Le 22 juin 2020, Sanaa Seif attendait devant le centre pénitentiaire de Tora, au Caire, qu’on lui remette une lettre écrite par son frère, Alaa Abdel Fattah, détenu de façon arbitraire. Sa mère, Laila Soueif, et sa sœur, Mona Seif, l’accompagnaient. Un groupe de femmes se sont alors approchées d’elles et les ont frappées avec des bâtons, ont déchiré leurs vêtements, les ont traînées sur le sol et ont volé leurs affaires. Un policier aurait poussé Laila Soueif vers ses assaillantes, et un autre aurait ordonné à celles-ci de « s’occuper d’elles en dehors de [la zone d’attente] ». Cette agression a laissé des traces nettement visibles sur le corps des trois femmes, au vu des photos qu’Amnesty International a examinées.
La détention de Sanaa Seif a été renouvelée deux fois en son absence et en l’absence de son avocat, la privant du droit de contester la légalité de sa détention, en violation des obligations de l’Égypte inscrites dans le Pacte international relatif aux droits civils et politiques (PIDCP). En ces deux occasions, Sanaa Seif a été transférée dans les locaux du ministère public, mais n’a pas comparu devant le procureur et n’a pas été autorisée à voir sa famille ni ses avocats.
Les visites dans les prisons, suspendues pendant cinq mois à la suite de l’épidémie de COVID-19, ont repris en août 2020, avec certaines restrictions mises en place. Les autorités carcérales ont permis aux proches de Sanaa Seif de lui remettre une lettre le 12 juillet 2020. Le 16 août, elles ont autorisé sa sœur à amener des médicaments et de la nourriture, mais ni livres ni radio.
Sanaa Seif et sa famille subissent depuis des années des actes de harcèlement et d’intimidation en raison de leurs activités en faveur des droits humains. Le 18 mars 2020, Laila Soueif, Mona Seif, Ahdaf Soueif (la tante de Sanaa) et la professeure d’université Rabab el Mahdi ont été arrêtées par les services de sécurité devant le siège du gouvernement au Caire, où elles manifestaient pacifiquement sur le trottoir pour réclamer la libération des détenus, compte tenu de leur crainte d’une épidémie de COVID-19 dans les prisons surpeuplées du pays. Le procureur les a accusées d’« incitation à manifester », de « diffusion de fausses informations » et de « possession de documents diffusant de fausses informations ». Il a ensuite ordonné leur remise en liberté dans l’attente des conclusions de l’enquête contre une caution de 5 000 livres égyptiennes (environ 290 euros).
Bien qu’elles aient versé la caution le jour même, elles ont été retenues jusqu’au lendemain sans aucun fondement juridique.

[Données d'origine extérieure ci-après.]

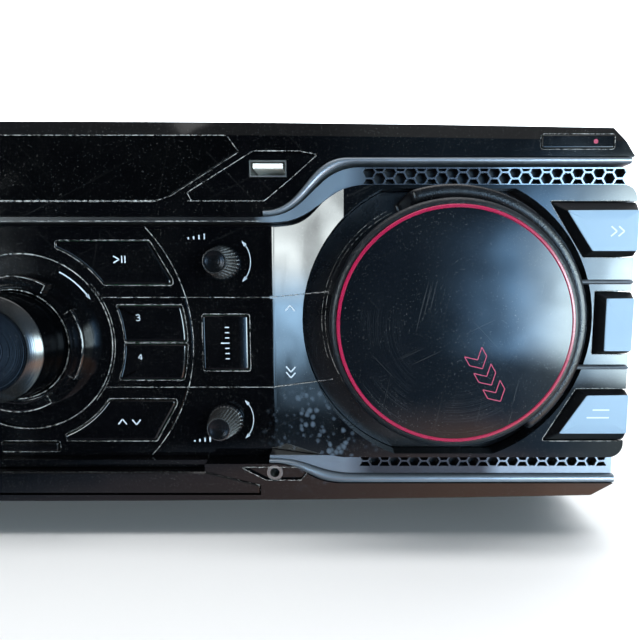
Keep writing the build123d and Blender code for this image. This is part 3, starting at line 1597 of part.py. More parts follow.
save(disc_tray, "disc_tray")

# Tray gear: turns on a post of the loader and drives the rack
tooth_inner = gear_radius - gear_dedendum - tooth_bite
tooth_outer = gear_radius + gear_addendum
with BuildPart() as tray_gear:
    with BuildSketch(Plane.XY.offset(tray_bottom)):
        with Locations((gear_x, gear_y)):
            Circle(gear_radius - gear_dedendum)
            with PolarLocations(0, gear_teeth, start_angle=180.0 / gear_teeth):
                Polygon(
                    (tooth_inner, -tooth_root / 2),
                    (tooth_outer, -tooth_tip / 2),
                    (tooth_outer, tooth_tip / 2),
                    (tooth_inner, tooth_root / 2),
                )
            Circle(post_radius + shaft_clearance, mode=Mode.SUBTRACT)
    extrude(amount=gear_height)
save(tray_gear, "tray_gear")

# Loader frame: floor, two guide walls with ledges and lips, clamp bridge, gear post and pivot posts
with BuildPart() as loader_frame:
    with Locations((0, loader_front_y, base_top)):
        loader_size = (2 * loader_half, loader_end_y - loader_front_y, loader_floor)
        Box(*loader_size, align=(Align.CENTER, Align.MIN, Align.MIN))
    with Locations((0, traverse_front_y - loader_well_front, base_top - 1)):
        well_depth = traverse_well_end - traverse_front_y + loader_well_front
        well_size = (2 * (traverse_half + loader_well_side), well_depth, cover_top)
        Box(*well_size, align=(Align.CENTER, Align.MIN, Align.MIN), mode=Mode.SUBTRACT)
    for side in (-1, 1):
        with Locations((side * wall_x, loader_front_y, base_top)):
            wall_size = (wall_thickness, loader_end_y - loader_front_y, bridge_bottom - base_top)
            Box(*wall_size, align=(Align.CENTER, Align.MIN, Align.MIN))
        ledge_in = tray_half_width - ledge_width
        ledge_z = tray_bottom - guide_gap - ledge_thickness
        with Locations((side * (wall_x + ledge_in) / 2, loader_front_y, ledge_z)):
            ledge_size = (wall_x - ledge_in, loader_end_y - loader_front_y, ledge_thickness)
            Box(*ledge_size, align=(Align.CENTER, Align.MIN, Align.MIN))
        lip_in = tray_half_width - lip_width
        with Locations((side * (wall_x + lip_in) / 2, loader_front_y, tray_top + guide_gap)):
            lip_size = (wall_x - lip_in, loader_end_y - loader_front_y, lip_thickness)
            Box(*lip_size, align=(Align.CENTER, Align.MIN, Align.MIN))
        post_x = traverse_half + pivot_post_gap + pivot_post_size[0] / 2
        with Locations((side * post_x, pivot_y, base_top)):
            post_height = pivot_z - base_top + pivot_post_rise
            Box(*pivot_post_size, post_height, align=(Align.CENTER, Align.CENTER, Align.MIN))
    with Locations((-wall_x, gear_y, (tray_bottom + tray_top) / 2)):
        gear_window = 2 * (gear_radius + gear_window_gap)
        Box(wall_thickness + 10, gear_window, tray_top - tray_bottom + 1, mode=Mode.SUBTRACT)
    with Locations((gear_x, gear_y, base_top)):
        post_place = (Align.CENTER, Align.CENTER, Align.MIN)
        Cylinder(post_radius + gear_post_foot, tray_bottom - base_top - guide_gap, align=post_place)
        Cylinder(post_radius, tray_top - base_top, align=post_place)
    with Locations((0, disc_y, bridge_bottom)):
        Box(2 * wall_x + wall_thickness, bridge_depth, bridge_thickness, align=post_place)
        Cylinder(clamp_neck + running_gap, 20, mode=Mode.SUBTRACT)
    with BuildSketch(Plane.YZ.offset(-loader_half)):
        with Locations((pivot_y, pivot_z)):
            Circle(pivot_radius + shaft_clearance)
    extrude(amount=2 * loader_half, mode=Mode.SUBTRACT)
save(loader_frame, "loader_frame")

# Traverse frame: tilting plate with its pivots, the guide rods and the spindle motor
sled_front_y = sled_start_y - sled_length / 2 - sled_front_gap
sled_rear_y = sled_start_y + sled_length / 2 + sled_travel + sled_rear_gap
rod_start = sled_front_y - rod_block_gap
rod_end = sled_rear_y + rod_block_gap
with BuildPart() as traverse_frame:
    with Locations((0, (traverse_front_y + pivot_y) / 2, traverse_top - traverse_plate)):
        traverse_size = (2 * traverse_half, pivot_y - traverse_front_y, traverse_plate)
        Box(*traverse_size, align=(Align.CENTER, Align.CENTER, Align.MIN))
    with Locations((0, sled_front_y, traverse_top)):
        opening = (2 * (sled_half + sled_side_gap), sled_rear_y - sled_front_y, 4 * traverse_plate)
        Box(*opening, align=(Align.CENTER, Align.MIN, Align.CENTER), mode=Mode.SUBTRACT)
    with BuildSketch(Plane.YZ.offset(-traverse_half - pivot_length)):
        with Locations((pivot_y, pivot_z)):
            Circle(pivot_radius)
    extrude(amount=2 * (traverse_half + pivot_length))
    for end_y in (rod_start, rod_end):
        with Locations((-rod_x, end_y, traverse_top), (rod_x, end_y, traverse_top)):
            block_height = rod_z + rod_block_rise - traverse_top
            Box(*rod_block, block_height, align=(Align.CENTER, Align.CENTER, Align.MIN))
    with BuildSketch(Plane.XZ.offset(-rod_start)):
        with Locations((-rod_x, rod_z), (rod_x, rod_z)):
            Circle(rod_radius)
    extrude(amount=rod_start - rod_end)
    with Locations((0, disc_y, motor_bottom)):
        Cylinder(spindle_motor_radius, motor_top - motor_bottom, align=(Align.CENTER, Align.CENTER, Align.MIN))
    with Locations((0, disc_y, motor_top)):
        bore_height = 2 * (motor_top - motor_bottom - spindle_socket)
        Cylinder(spindle_radius + shaft_clearance, bore_height, mode=Mode.SUBTRACT)
save(traverse_frame, "traverse_frame")

# Pickup sled: slides on the two rods and carries the lens
with BuildPart() as pickup_sled:
    with Locations((0, sled_start_y, sled_bottom)):
        Box(2 * sled_half, sled_length, sled_top - sled_bottom, align=(Align.CENTER, Align.CENTER, Align.MIN))
    with Locations((0, sled_start_y, sled_top)):
        Cylinder(lens_rim_radius, lens_rim_height, align=(Align.CENTER, Align.CENTER, Align.MIN))
        Cylinder(lens_radius, lens_height, align=(Align.CENTER, Align.CENTER, Align.MIN))
    with BuildSketch(Plane.XZ.offset(-sled_start_y - sled_length)):
        with Locations((-rod_x, rod_z), (rod_x, rod_z)):
            Circle(rod_radius + shaft_clearance)
    extrude(amount=2 * sled_length, mode=Mode.SUBTRACT)
save(pickup_sled, "pickup_sled")

# Turntable and the clamp above it
with BuildPart() as turntable:
    with BuildSketch(Plane.XZ):
        with BuildLine():
            spindle_end = motor_bottom + spindle_socket + spindle_end_gap
            Polyline(
                (0, spindle_end),
                (spindle_radius, spindle_end),
                (spindle_radius, platter_bottom),
                (turntable_radius, platter_bottom),
                (turntable_radius, platter_top),
                (hub_radius, platter_top),
                (hub_radius, platter_top + hub_height - hub_chamfer[1]),
                (hub_radius - hub_chamfer[0], platter_top + hub_height),
                (0, platter_top + hub_height),
                (0, spindle_end),
            )
        make_face()
    revolve(axis=Axis.Z)
turntable_piece = turntable.part
with BuildPart() as turntable:
    with Locations((0, disc_y, 0)):
        add(turntable_piece)
save(turntable, "turntable")

with BuildPart() as clamp_disc:
    with Locations((0, disc_y, bridge_bottom + bridge_thickness + guide_gap)):
        Cylinder(clamp_radius, clamp_thickness, align=(Align.CENTER, Align.CENTER, Align.MIN))
        neck = bridge_bottom + bridge_thickness + guide_gap - clamp_bottom
        Cylinder(clamp_neck, neck, align=(Align.CENTER, Align.CENTER, Align.MAX))
save(clamp_disc, "clamp_disc")
print("pieces written:", len(os.listdir("parts")))
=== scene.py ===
import json
import math

import bpy
import numpy as np
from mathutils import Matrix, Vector


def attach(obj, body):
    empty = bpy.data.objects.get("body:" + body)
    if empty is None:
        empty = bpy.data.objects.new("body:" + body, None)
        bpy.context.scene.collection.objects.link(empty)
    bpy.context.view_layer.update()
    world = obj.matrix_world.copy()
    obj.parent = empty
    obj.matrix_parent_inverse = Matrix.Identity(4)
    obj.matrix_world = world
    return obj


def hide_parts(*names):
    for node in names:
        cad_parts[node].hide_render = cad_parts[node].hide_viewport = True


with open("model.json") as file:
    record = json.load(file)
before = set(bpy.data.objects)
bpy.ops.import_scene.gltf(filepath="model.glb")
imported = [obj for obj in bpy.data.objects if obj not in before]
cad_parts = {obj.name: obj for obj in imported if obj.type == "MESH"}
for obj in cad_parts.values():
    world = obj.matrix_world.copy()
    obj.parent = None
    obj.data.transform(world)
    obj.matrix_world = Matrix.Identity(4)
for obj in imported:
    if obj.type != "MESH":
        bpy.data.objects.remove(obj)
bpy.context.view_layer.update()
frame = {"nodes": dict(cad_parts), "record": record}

bl_info = {
    "name": "Compact stereo looks",
    "version": (1, 0, 0),
    "blender": (4, 5, 0),
    "location": "View3D > Sidebar > Stereo",
    "description": "Builds the rounded keys, wheels, knobs, trim and finishes of a compact stereo",
    "category": "Object",
}

# Sizes shared by several pieces, in millimetres of the part's frame. A reach is measured forwards from the deck.
SIDES = ((1, "right"), (-1, "left"))
DECK_Y = -150.0
CASE_SIDE = 224.9
FASCIA_REACH, BEZEL_REACH = 8.3, 10.0
SUNK_REACH = -2.4

# Volume knob and its ring, and the arcs that bound the keys round them
DIAL_Z = 73.0
DIAL = (0.0, DIAL_Z)
KNOB_RADIUS, KNOB_REACH = 19.9, 21.0
RING_REACH, NOTCH_REACH = 6.2, 3.4
INNER_ARC, OUTER_ARC, SEAM_ARC = 38.7, 62.0, 64.6

# Wheels with their red rings, and the wells round them
WHEEL_X, WHEEL_Z = 159.0, 82.0
WHEEL_RADIUS, WHEEL_REACH, WHEEL_DEPTH = 41.8, 26.0, 22.0
RING_OUTER, RING_INNER = 39.4, 38.1
WELL_RADIUS, WELL_REACH, WELL_HEIGHTS = 52.1, 3.0, (33.2, 128.6)
CRESCENT_FOOT, CRESCENT_RISE = 46.2, 14.5
RIB_HEIGHTS, RIB_START, RIB_END = (96.2, 65.5), 45.5, 224.0

# Keys: a flat key's middle, width and height
KEY_REACH, SIDE_KEY_REACH = 1.2, 13.4
KEY_GAP = 0.35
FUNCTION_X, FUNCTION_SIZE = 77.2, (17.2, 21.0)
RECORD_KEY, OPEN_KEY = (204.0, 145.1, 25.0, 4.2), (0.0, 32.2, 22.0, 3.4)

# Small knobs, by their distances from the dial, and their flutes
TUNER_X, TUNER_RISE = 76.4, 30.4
FLUTES, FLUTE_DEPTH = 30, 0.45

# Wedges between the deck and the wheels, and the seams across them with their climb above and below the dial
CREASE_X, WEDGE_WIDTH, WEDGE_RISE = 94.0, 28.0, 10.0
SEAM_RISE, SEAM_RUN = 17.3, 24.0
SEAM_CLIMBS = {1: 3.0, -1: 5.8}
STRIP_END = 223.2

# Printed marks and dust: their width, how far they lie over a surface, and where dust ends beside the case
MARK_WIDTH, SIDE_MARK_WIDTH = 0.45, 0.5
MARK_LIFT, WEDGE_LIFT = 0.03, 0.04
DUST_END = 223.0

# Middle of the dried spots, and the middle and half size of the tongues in the wide sockets
SMEAR_PLACE = (113.0, 40.0)
USB_PLACE, USB_TONGUE = (95.1, 137.1), (5.4, 0.9)

# Finish: colours of dust and of dried spots, the shares of specks and of the film in a finish, and the inner and
# outer radius in metres of the brighter edge of the knobs, with its grey
DUST_COLOR = (0.62, 0.60, 0.57)
SMEAR_COLOR = (0.42, 0.55, 0.72)
SPECK_SHARE, FILM_SHARE = 0.35, 0.004
DIAL_EDGE = (0.0147, 0.0190, 0.09)
TUNER_EDGE = (0.0038, 0.0062, 0.2)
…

Le 19 mars, Laila Soueif a été transférée dans les locaux du service du procureur général de la sûreté de l’État, où un procureur a ordonné sa libération contre une caution de 3 000 livres égyptiennes (environ 160 euros). Les quatre femmes ont ensuite été libérées dans la soirée.
Sanaa Seif est monteuse de films. Cette militante des droits humains, la défenseure des droits Yara Sallam et 20 personnes ont été arrêtées le 21 juin 2014 à Heliopolis, une banlieue du Caire, après que les forces de sécurité ont dispersé une manifestation dans le secteur. Elles avaient été inculpées de diverses infractions, notamment de « participation à une manifestation non autorisée nuisant à l’ordre public et compromettant la sécurité », de « vandalisme », de « démonstration de force pour faire peur aux passants et menacer leur vie », et de « participation à un rassemblement de plus de cinq personnes dans le but de troubler l’ordre public et commettre des infractions ».

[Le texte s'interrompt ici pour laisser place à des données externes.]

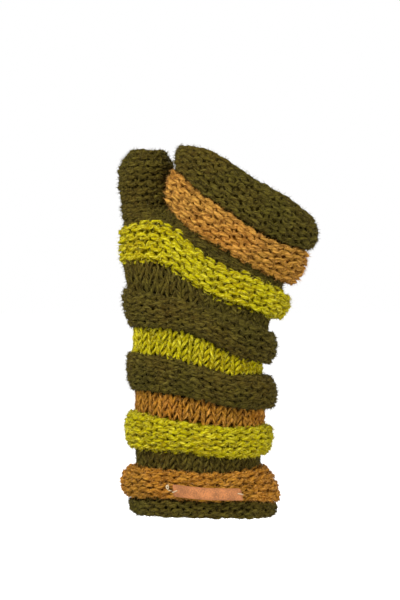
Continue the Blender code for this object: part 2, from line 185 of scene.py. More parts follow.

Aux termes de la Loi réglementant le droit aux rassemblements, processions et manifestations pacifiques publics (Loi 107 de 2013), les organisateurs de ce type d’événement doivent soumettre leurs projets aux autorités, qui disposent de vastes pouvoirs leur permettant d’annuler des manifestations ou d’en modifier le parcours.
Le 26 octobre 2014, un tribunal correctionnel du Caire a condamné Sanaa Seif à trois ans d’emprisonnement, assortis de trois ans de mise à l’épreuve, à une amende de 10 000 livres égyptiennes (535 euros à l’époque), et au versement d’indemnités pour les dégâts causés.

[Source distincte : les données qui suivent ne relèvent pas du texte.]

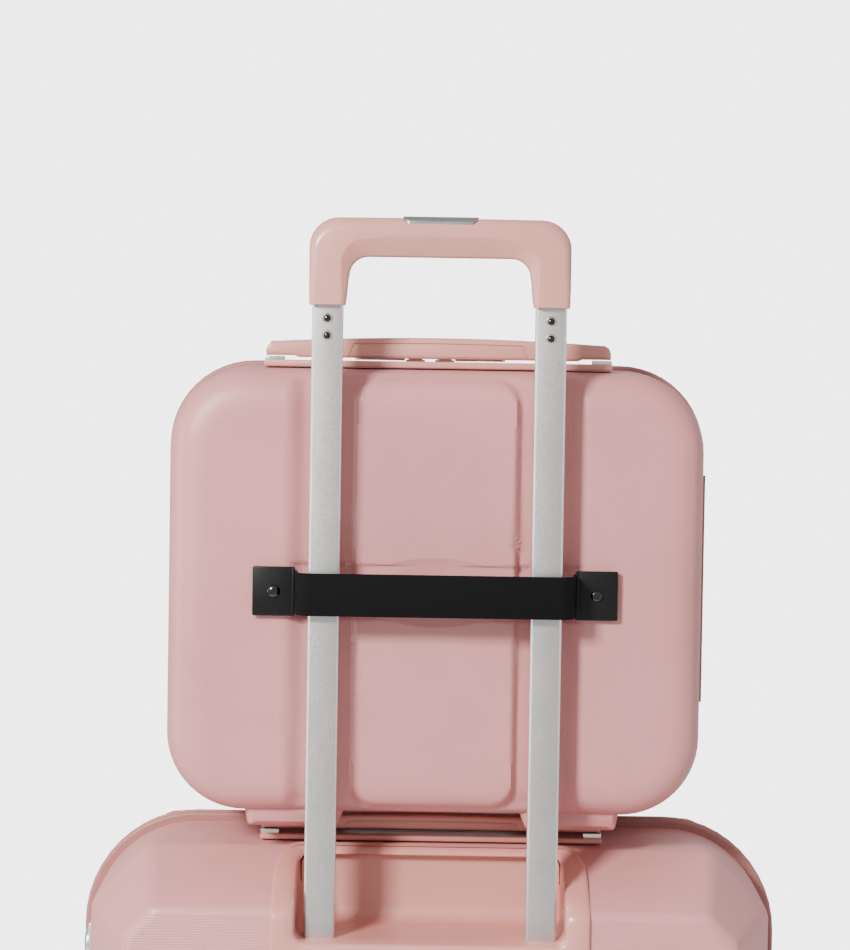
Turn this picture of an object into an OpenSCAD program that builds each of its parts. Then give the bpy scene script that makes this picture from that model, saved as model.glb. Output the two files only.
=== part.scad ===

Cette sentence a par la suite été réduite en appel le 28 décembre 2014 à deux ans de prison assortis de deux ans de mise à l’épreuve. Le 23 septembre 2015, Sanaa Seif a été libérée à la faveur d’une grâce présidentielle.
Dans le cadre d’une autre affaire, le tribunal correctionnel du Caire l’a condamnée à six mois de prison pour offense au pouvoir judiciaire, le 4 mai 2016. Le 15 novembre 2016, elle a été libérée de prison après avoir purgé sa peine de six mois.